One indication of how thorough the change was on the Catholic side can be seen in the references the Bishops at Vatican II used to support their argument for a basic turn in the Church’s understanding of its relationship with the Jewish People. Dr. Eugene J. Fisher, who oversees Catholic–Jewish relations for the United States Conference of Catholic Bishops, wrote some years ago that ‘Nostra Aetate, for all practical purposes, begins the Church’s teaching . . . concerning a theological or, more precisely, a doctrinal understanding of the relationship between the Church as “People of God” and “God's People” Israel.’6 Examining chapter four of Nostra Aetate we find scarcely any reference to the usual sources cited in conciliar documents: the Church Fathers, papal statements and previous conciliar documents. Rather, the Declaration returns to Romans 9–11, as if to say that the Church is now taking up where Paul left off in his insistence that Jews remain part of the covenant after the Resurrection despite the theological ambiguity involved in such a statement. Without saying it so explicitly, the 2,221 Council members who voted for Nostra Aetate were in fact stating that everything that had been said about the Christian–Jewish relationship since Paul moved in a direction they could no longer support. It is interesting to note that Nostra Aetate never makes reference to the several passages in the Letter to the Hebrews where the original covenant appears to be abrogated after Christ and the Jewish law overturned. (Heb. 7:12; 8:13 and 10:9) Given the interpretive role of a Church Council in the Catholic tradition this omission is theologically significant. It indicates that the Council Fathers judged these texts from Hebrews as a theologically inappropriate resource for thinking about the relationship between Christianity and Judaism today. I will return to this point subsequently in discussing Cardinal Avery Dulles’ reaction to the study document Reflections On Covenant And Mission.
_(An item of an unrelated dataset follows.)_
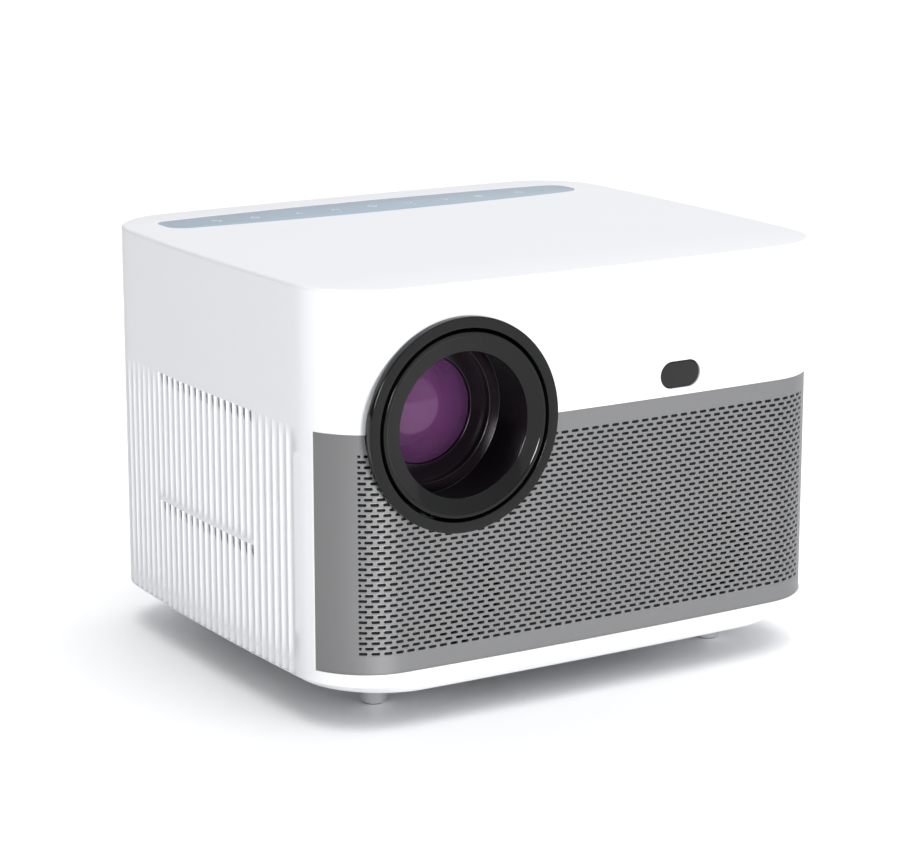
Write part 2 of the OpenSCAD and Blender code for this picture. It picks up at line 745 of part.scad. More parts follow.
module lens_barrel() color([0.17, 0.17, 0.18]) turned([
    [barrel_r, 0], [barrel_r, cup_l], [tail_r, cup_l], [tail_r, barrel_l],
    [tail_r - 7, barrel_l], [tail_r - 7, cup_l + 6], [front_lens_r - 3, cup_l],
    [front_lens_r - 3, cup_floor + 6], [front_lens_r + fit, cup_floor + 6],
    [front_lens_r + fit, cup_floor], [barrel_r - 8, cup_floor], [barrel_r - 8, cup_floor - 3],
    [barrel_r - 3, cup_floor - 3], [barrel_r - 3, 5], [bore_r, 3], [bore_r, 1.3],
    [barrel_r - 1.8, 0]]);

// a lens of radius r whose front face bulges by `front` and whose rear is flat
function cap_points(r, base, front, n) = [for (i = [0:n]) let (t = i / n)
    [r * t, base - front * (1 - t * t)]];

module front_lens() color([0.6, 0.3, 0.65])
    turned(concat(cap_points(front_lens_r, cup_floor + 1.5, 6.5, 10),
        [[front_lens_r, cup_floor + 6], [0, cup_floor + 6]]));

module inner_lens(depth, thick) {
    r = tail_r - 7 - eps;
    turned(concat(cap_points(r, depth, 2, 8), [[r, depth + thick], [0, depth + thick]]));
}

module middle_lens() color([0.8, 0.85, 0.95]) inner_lens(cup_l + 9, 4);

module rear_lens() color([0.8, 0.85, 0.95]) inner_lens(cup_l + 17, 5);

guide_y0 = lens_y + cup_l + focus_travel + 3;
guide_r = tail_r + guide_fit;
screw_x = lens_x + barrel_r + 8;
screw_r = 2;
nut_half = 4;
nut_y = (guide_y0 + lens_end) / 2;

module lens_guide() color([0.3, 0.3, 0.3]) difference() {
    union() {
        rod_y(lens_x, lens_z, guide_r + 2.2, guide_y0, engine_y0 - 3 + eps);
        rod_y(lens_x, lens_z, guide_r + 8, engine_y0 - 3, engine_y0);
        // ears that hold the motor and the far end of its screw
        for (y = [guide_y0, engine_y0 - 3])
            block([lens_x, y, lens_z - 7], [screw_x + 7, y + 3, lens_z + 7]);
    }
    rod_y(lens_x, lens_z, guide_r, guide_y0 - 1, engine_y0 + 1);
    rod_y(screw_x, lens_z, screw_r + guide_fit, guide_y0 - 1, engine_y0 + 1);
    // slot for the arm that joins the barrel to its nut
    block([lens_x, guide_y0 + 3, lens_z - nut_half - 1],
        [screw_x, engine_y0 - 3, lens_z + nut_half + 1]);
}

module lens_nut() color("gold") difference() {
    block([lens_x, nut_y - 2, lens_z - nut_half],
        [screw_x + nut_half, nut_y + 2, lens_z + nut_half]);
    rod_y(lens_x, lens_z, tail_r, nut_y - 3, nut_y + 3);
    rod_y(screw_x, lens_z, screw_r + guide_fit, nut_y - 3, nut_y + 3);
}

module focus_motor() color("silver") difference() {
    union() {
        rod_y(screw_x, lens_z, 6, guide_y0 - 12, guide_y0 - 1);
        block([screw_x - 6.5, guide_y0 - 1 - eps, lens_z - 6.5], [screw_x + 6.5, guide_y0, lens_z + 6.5]);
    }
    rod_y(screw_x, lens_z, screw_r + guide_fit, guide_y0 - 10, guide_y0 + 1);
}

module focus_screw() color("gray")
    rod_y(screw_x, lens_z, screw_r, guide_y0 - 10 + guide_fit, engine_y0 - guide_fit);

// ---- wiring -----------------------------------------------------------------

// a wire along straight runs, with a slightly larger ball at each bend
module wire(points, r) {
    for (i = [0:len(points) - 2]) {
        d = points[i + 1] - points[i];
        translate(points[i]) rotate([0, acos(d[2] / norm(d)), atan2(d[1], d[0])])
            cylinder(r = r, h = norm(d), $fn = 16);
        if (i > 0) translate(points[i]) sphere(r = r * 1.15, $fn = 16);
    }
}

wire_r = 1;
wire_z = floor_z + 11;                    // height of the wires under the boards
lead_y = board_y1 - board_d + 2;
lead_x = main_x1 - 12;

module speaker_wires() color("firebrick") {
    y = speaker_y + 22 + wire_r;
    x = lens_x + 8;
    wire([[x, y, speaker_z - 10], [x, y, wire_z], [x, lead_y, wire_z], [x, lead_y, board_z]], wire_r);
    wire([[speaker_x, y, speaker_z - 10], [speaker_x, y, wire_z], [lead_x, y, wire_z],
        [lead_x, lead_y, wire_z], [lead_x, lead_y, board_z]], wire_r);
}

module inlet_leads() color("black") for (s = [-1, 1]) {
    x = inlet_x + s * 4.3;
    wire([[x, port_y - 16, inlet_z], [x, port_y - 24, inlet_z], [x, port_y - 24, port_z]], wire_r);
}

module lamp_leads() color("firebrick") for (s = [0, 1]) {
    x = led_x0 - 3 - s * 3;
    y = light_y - 10 - s * 4;
    wire([[x, lead_y, port_z], [x, lead_y, engine_z0 - 8], [x, y, engine_z0 - 8],
        [x, y, lens_z - 19], [led_x0, y, lens_z - 19]], wire_r);
}

// ---- fastening --------------------------------------------------------------

module housing_screws() color("dimgray") for (x = [-1, 1], y = [-1, 1]) {
    rod_z(x * boss_x, y * boss_y, 3, under_z + 0.4, under_z + 2);
    rod_z(x * boss_x, y * boss_y, 1.5, under_z + 2 - eps, base_z + boss_h - 4);
}

// thin legs that carry the light engine and the heat sink over the boards
module engine_brackets() color("silver") {
    for (x = [beside_insert(engine_x0 + 12), leg_x], y = [engine_y0 + 6, engine_y1 - 6])
        block([x - 2, y - 4, floor_z], [x + 2, y + 4, engine_z0]);
    for (y = [light_y - 30, light_y + 10])
        block([sink_x0, y - 4, floor_z], [sink_x0 + 3, y + 4, lens_z - sink_half]);
}

top_cover();
main_housing();
base_plate();
front_grille();
front_baffle();
dust_filter_left();
dust_filter_right();
lens_ring();
sensor_window();
focus_camera();
touch_strip();
touch_board();
feet();
tripod_insert();
ceiling_inserts();
connector_panel();
power_inlet();
hdmi_sockets();
usb_sockets();
audio_jack();
main_board();
chip_heat_sink();
power_board();
transformer();
capacitors();
board_posts();
speaker_left();
speaker_right();
speaker_cones();
engine_case();
engine_lid();
fold_mirror();
rear_fresnel();
lcd_panel();
front_fresnel();
heat_glass();
light_cone();
led_module();
heat_sink();
fan_frame();
fan_rotor();
fan_duct();
small_fan_frame();
small_fan_rotor();
lens_guide();
lens_barrel();
front_lens();
middle_lens();
rear_lens();
lens_nut();
focus_motor();
focus_screw();
speaker_wires();
inlet_leads();
lamp_leads();
housing_screws();
engine_brackets();
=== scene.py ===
import json
import math

import bmesh
import bpy
import numpy as np
from mathutils.geometry import tessellate_polygon
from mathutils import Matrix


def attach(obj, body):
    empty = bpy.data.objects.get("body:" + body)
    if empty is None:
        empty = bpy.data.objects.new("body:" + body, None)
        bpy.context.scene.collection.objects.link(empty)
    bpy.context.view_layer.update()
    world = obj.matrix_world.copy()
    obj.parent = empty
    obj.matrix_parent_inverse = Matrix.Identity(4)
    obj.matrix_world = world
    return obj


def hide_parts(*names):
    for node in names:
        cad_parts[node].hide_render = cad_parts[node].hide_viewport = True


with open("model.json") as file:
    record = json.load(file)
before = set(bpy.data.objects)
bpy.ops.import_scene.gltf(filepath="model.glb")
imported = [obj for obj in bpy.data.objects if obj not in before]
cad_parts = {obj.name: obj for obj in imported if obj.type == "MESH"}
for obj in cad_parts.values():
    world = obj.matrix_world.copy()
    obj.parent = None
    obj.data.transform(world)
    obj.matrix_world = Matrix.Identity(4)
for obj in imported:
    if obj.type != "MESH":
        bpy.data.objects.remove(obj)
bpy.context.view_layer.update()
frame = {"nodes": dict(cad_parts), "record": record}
nodes = frame["nodes"]
scene = bpy.context.scene

# ---- studio -----------------------------------------------------------------
# A pale sweep under a soft sky, dimmer on the left, with one large lamp low in
# front that rakes the fluted side and one above. The camera stands a little
# above the projector, in front of its left corner, with a long lens.

lens_view = bpy.data.cameras.new("view")
lens_view.lens = 112.949
lens_view.sensor_width = 36.0
lens_view.clip_start = 0.05
camera = bpy.data.objects.new("camera", lens_view)
camera.location = (-0.6707475, -1.086245, 0.3987125)
camera.rotation_euler = (math.radians(90 - 13.3485), 0.0, math.radians(-31.71))
scene.collection.objects.link(camera)
scene.camera = camera
scene.view_settings.view_transform = "Standard"
scene.view_settings.look = "None"
scene.view_settings.exposure = 0.0

sky = bpy.data.worlds.new("studio")
sky.use_nodes = True
sky.node_tree.nodes["Background"].inputs["Color"].default_value = (0.97, 0.985, 1.0, 1)
towards = sky.node_tree.nodes.new("ShaderNodeTexCoord")
split = sky.node_tree.nodes.new("ShaderNodeSeparateXYZ")
dimmer = sky.node_tree.nodes.new("ShaderNodeMapRange")
for socket, value in (("From Min", -0.9), ("From Max", 0.6), ("To Min", 0.03), ("To Max", 0.76)):
    dimmer.inputs[socket].default_value = value
sky.node_tree.links.new(towards.outputs["Generated"], split.inputs[0])
sky.node_tree.links.new(split.outputs["X"], dimmer.inputs["Value"])
sky.node_tree.links.new(dimmer.outputs[0], sky.node_tree.nodes["Background"].inputs["Strength"])
scene.world = sky

for name, angle, strength, turn in (
        ("front_softbox", 16, 3.0, (math.radians(87), 0, math.radians(-11.5))),
        ("paper_fill", 120, 0.9, (0, 0, 0)),
        ("top_softbox", 60, 1.82, (math.radians(5), 0, math.radians(30)))):
    lamp = bpy.data.lights.new(name, "SUN")
    lamp.angle = math.radians(angle)
    lamp.energy = strength
    lamp_object = bpy.data.objects.new(name, lamp)
    lamp_object.rotation_euler = turn
    scene.collection.objects.link(lamp_object)
front_softbox = bpy.data.objects["front_softbox"]
paper_fill = bpy.data.objects["paper_fill"]
paper_fill.data.use_shadow = False

sweep = bpy.data.meshes.new("sweep")
reach = 14.0
sweep.from_pydata([(-reach, -reach, 0), (reach, -reach, 0), (reach, reach, 0), (-reach, reach, 0)], [],
                  [(0, 1, 2, 3)])
paper = bpy.data.materials.new("studio_paper")
paper.use_nodes = True
paper.node_tree.nodes["Principled BSDF"].inputs["Base Color"].default_value = (0.95, 0.95, 0.953, 1)
paper.node_tree.nodes["Principled BSDF"].inputs["Roughness"].default_value = 0.55
sweep.materials.append(paper)
floor = bpy.data.objects.new("floor", sweep)
scene.collection.objects.link(floor)
# the front lamp is flagged off the paper, and a weak fill opens the shade on it
flag = bpy.data.collections.new("front_lamp_flag")
flag.objects.link(floor)
front_softbox.light_linking.receiver_collection = flag
flag.collection_objects[0].light_linking.link_state = "EXCLUDE"
paper_only = bpy.data.collections.new("paper_only")
paper_only.objects.link(floor)
paper_fill.light_linking.receiver_collection = paper_only

# ---- upper cover ------------------------------------------------------------
# The white lid: one injection-moulded ABS shell, 3 mm thick, with a fine matt
# texture. It drops over the housing and carries the touch strip in a shallow
# recess; the lens neck and the sensor window pass through its front.

half_w, half_d = 0.125, 0.1085
corner_r = 0.030
front_crown, side_crown = 0.0032, 0.004
cover_z, top_z = 0.126, 0.185
wall = 0.003
lens_x, lens_z = -0.068, 0.1265
neck_hole = 0.0421
window_x, window_z, window_w, window_h = 0.0407, 0.135, 0.0206, 0.0115
strip_y, strip_w, strip_d, strip_crown, strip_t = 0.078, 0.218, 0.022, 0.005, 0.0012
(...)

In reality the theological about–face on the Jews at Vatican II represents, along with such closely related statements as the affirmation of the democratic constitutional state in the Declaration on Religious Liberty and the depiction of the Catholic Church as ‘subsisting’ in the one true Church in which the other Christian churches are to be regarded as integral members in the document on ecumenism, one of the central theological developments at the Council. Unfortunately its full significance for all of Christianity has been insufficiently recognised up till now within Catholicism. This is also largely true within Protestantism where the several ground–breaking statements on continued Jewish covenantal inclusion have not significantly impacted the course of Christian theological reflection in the last forty years.
The German theologian Johannes–Baptist Metz is one Christian scholar who acknowledged the overall theological implications of the recent documents from the Christian churches on the understanding of the Christian–Jewish relationship. Metz has insisted that these implications go far beyond the parameters of the Christian–Jewish dialogue. Especially after the Holocaust, Metz insists, they involve a ‘revision of Christian theology itself’.7 Yet we have seen little impact from these documents thus far on theology as such. One looks in vain for citations to Nostra Aetate and subsequent papal/Vatican documents on Christian–Jewish relations or to the major parallel Protestant statements in books or documents reflecting on Christian theological identity outside the context of the dialogue with Jews. Yet, historically, Christian identity, including in particular Christological affirmation, has been rooted in the notion of the Church as the replacement for the Jewish People in the covenantal relationship with God.
Jewish participants in the dialogue with Christians have sometimes noted the above reality with dismay. They are right in expressing their concern. Do these declarations on the Church’s relationship with the Jewish People have relevance only when Christians are actually speaking with Jews? Or are they brought into the picture when Christians are conversing among themselves in terms of theological identity. Only if we begin to see a development of the latter can we say that there has been genuine reception of Nostra Aetate and the Protestant declarations within the Christian community.